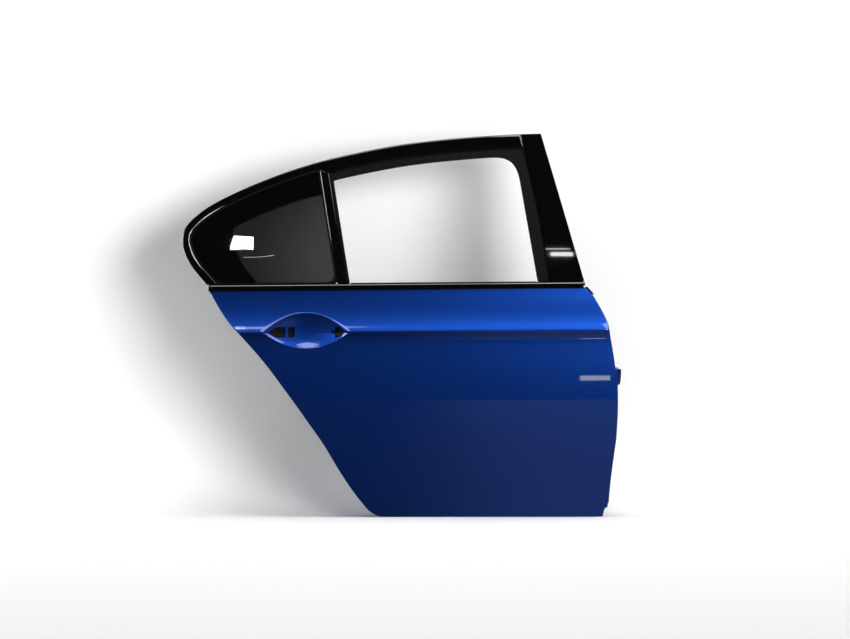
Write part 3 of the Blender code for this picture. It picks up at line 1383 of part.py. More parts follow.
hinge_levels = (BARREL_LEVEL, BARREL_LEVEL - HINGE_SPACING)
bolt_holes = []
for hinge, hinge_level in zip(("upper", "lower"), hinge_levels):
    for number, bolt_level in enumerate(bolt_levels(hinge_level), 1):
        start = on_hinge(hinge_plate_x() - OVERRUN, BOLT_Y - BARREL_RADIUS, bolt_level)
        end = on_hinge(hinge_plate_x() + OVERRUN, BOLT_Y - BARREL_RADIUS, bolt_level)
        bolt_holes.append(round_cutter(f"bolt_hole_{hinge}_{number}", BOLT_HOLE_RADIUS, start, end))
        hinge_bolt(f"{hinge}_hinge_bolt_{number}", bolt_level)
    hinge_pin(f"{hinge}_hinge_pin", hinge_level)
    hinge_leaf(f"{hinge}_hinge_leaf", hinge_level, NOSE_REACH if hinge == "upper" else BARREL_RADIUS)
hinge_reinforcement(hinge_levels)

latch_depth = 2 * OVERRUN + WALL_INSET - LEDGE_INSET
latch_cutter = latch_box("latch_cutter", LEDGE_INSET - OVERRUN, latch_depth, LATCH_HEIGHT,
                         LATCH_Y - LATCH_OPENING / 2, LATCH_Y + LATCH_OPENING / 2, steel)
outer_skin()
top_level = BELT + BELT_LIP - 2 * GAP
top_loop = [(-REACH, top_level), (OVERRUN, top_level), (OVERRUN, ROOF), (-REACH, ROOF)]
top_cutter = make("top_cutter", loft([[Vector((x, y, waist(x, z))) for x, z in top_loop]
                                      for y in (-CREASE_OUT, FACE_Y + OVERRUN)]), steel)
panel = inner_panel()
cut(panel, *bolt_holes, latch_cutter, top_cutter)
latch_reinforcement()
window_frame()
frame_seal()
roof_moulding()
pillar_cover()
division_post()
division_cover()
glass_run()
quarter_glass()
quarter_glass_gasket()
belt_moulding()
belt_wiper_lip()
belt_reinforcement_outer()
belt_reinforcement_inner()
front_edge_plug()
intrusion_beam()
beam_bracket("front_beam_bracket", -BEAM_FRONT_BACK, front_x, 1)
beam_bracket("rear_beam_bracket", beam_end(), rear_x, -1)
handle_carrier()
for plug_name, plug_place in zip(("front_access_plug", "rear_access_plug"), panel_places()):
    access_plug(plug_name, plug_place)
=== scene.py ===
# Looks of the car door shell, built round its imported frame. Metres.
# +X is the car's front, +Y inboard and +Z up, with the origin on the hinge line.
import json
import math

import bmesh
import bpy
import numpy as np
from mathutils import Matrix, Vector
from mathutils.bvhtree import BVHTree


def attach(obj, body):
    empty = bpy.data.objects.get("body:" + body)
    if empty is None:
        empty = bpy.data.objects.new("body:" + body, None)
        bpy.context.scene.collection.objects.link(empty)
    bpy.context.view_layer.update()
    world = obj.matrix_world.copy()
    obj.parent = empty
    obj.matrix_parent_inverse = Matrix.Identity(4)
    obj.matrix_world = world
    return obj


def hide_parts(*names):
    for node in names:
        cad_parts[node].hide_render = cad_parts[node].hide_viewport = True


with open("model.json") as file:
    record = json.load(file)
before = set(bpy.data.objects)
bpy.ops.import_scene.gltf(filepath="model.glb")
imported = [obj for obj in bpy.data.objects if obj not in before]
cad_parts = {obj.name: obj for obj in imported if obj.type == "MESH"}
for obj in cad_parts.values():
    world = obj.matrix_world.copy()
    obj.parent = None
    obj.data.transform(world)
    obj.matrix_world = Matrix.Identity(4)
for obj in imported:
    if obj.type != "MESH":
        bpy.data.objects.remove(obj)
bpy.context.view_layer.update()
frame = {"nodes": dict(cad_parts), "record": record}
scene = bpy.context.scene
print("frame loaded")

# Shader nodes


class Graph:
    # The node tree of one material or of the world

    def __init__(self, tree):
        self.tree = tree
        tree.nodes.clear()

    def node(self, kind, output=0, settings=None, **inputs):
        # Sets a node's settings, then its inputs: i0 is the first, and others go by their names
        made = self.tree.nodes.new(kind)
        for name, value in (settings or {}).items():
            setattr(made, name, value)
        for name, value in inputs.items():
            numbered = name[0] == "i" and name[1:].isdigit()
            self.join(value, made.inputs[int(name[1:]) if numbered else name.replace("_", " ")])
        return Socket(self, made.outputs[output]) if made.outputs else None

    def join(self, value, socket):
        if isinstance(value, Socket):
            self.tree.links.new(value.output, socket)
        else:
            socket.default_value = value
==
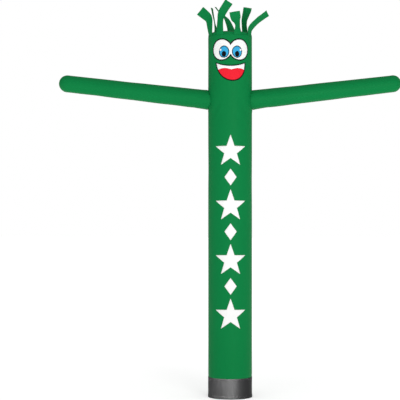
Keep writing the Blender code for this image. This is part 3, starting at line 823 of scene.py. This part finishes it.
* * *
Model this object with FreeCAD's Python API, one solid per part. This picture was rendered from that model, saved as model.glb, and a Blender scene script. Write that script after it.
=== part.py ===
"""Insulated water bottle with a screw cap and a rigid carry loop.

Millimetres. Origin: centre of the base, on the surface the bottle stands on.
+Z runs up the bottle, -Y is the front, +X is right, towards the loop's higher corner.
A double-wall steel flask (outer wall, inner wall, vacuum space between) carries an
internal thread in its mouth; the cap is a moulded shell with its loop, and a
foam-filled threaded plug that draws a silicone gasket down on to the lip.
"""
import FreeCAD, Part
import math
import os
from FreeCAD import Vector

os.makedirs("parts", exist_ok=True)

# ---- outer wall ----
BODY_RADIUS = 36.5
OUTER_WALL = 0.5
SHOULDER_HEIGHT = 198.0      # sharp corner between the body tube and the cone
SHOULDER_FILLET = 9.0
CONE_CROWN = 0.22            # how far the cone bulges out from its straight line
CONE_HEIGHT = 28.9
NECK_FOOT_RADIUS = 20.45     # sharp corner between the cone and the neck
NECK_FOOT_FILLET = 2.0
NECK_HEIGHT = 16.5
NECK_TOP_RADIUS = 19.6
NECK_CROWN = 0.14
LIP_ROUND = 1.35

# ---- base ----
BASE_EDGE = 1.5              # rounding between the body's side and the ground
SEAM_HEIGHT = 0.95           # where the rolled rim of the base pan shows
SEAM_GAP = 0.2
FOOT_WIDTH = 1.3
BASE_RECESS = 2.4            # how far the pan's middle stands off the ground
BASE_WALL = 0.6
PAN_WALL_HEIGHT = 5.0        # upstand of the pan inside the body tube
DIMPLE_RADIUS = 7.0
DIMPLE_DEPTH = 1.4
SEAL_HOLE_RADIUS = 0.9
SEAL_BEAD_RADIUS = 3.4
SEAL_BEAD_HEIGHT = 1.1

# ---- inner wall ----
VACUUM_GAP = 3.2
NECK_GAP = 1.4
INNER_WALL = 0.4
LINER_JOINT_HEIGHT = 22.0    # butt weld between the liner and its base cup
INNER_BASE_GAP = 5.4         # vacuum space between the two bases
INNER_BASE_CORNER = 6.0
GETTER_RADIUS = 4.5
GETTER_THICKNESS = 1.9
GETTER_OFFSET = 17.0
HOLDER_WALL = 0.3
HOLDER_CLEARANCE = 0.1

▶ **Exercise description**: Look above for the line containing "belt_reinforcement_outer()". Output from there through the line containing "if empty is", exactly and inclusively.

▶ **Exercise result**:
belt_reinforcement_outer()
belt_reinforcement_inner()
front_edge_plug()
intrusion_beam()
beam_bracket("front_beam_bracket", -BEAM_FRONT_BACK, front_x, 1)
beam_bracket("rear_beam_bracket", beam_end(), rear_x, -1)
handle_carrier()
for plug_name, plug_place in zip(("front_access_plug", "rear_access_plug"), panel_places()):
    access_plug(plug_name, plug_place)
=== scene.py ===
# Looks of the car door shell, built round its imported frame. Metres.
# +X is the car's front, +Y inboard and +Z up, with the origin on the hinge line.
import json
import math

import bmesh
import bpy
import numpy as np
from mathutils import Matrix, Vector
from mathutils.bvhtree import BVHTree


def attach(obj, body):
    empty = bpy.data.objects.get("body:" + body)
    if empty is None:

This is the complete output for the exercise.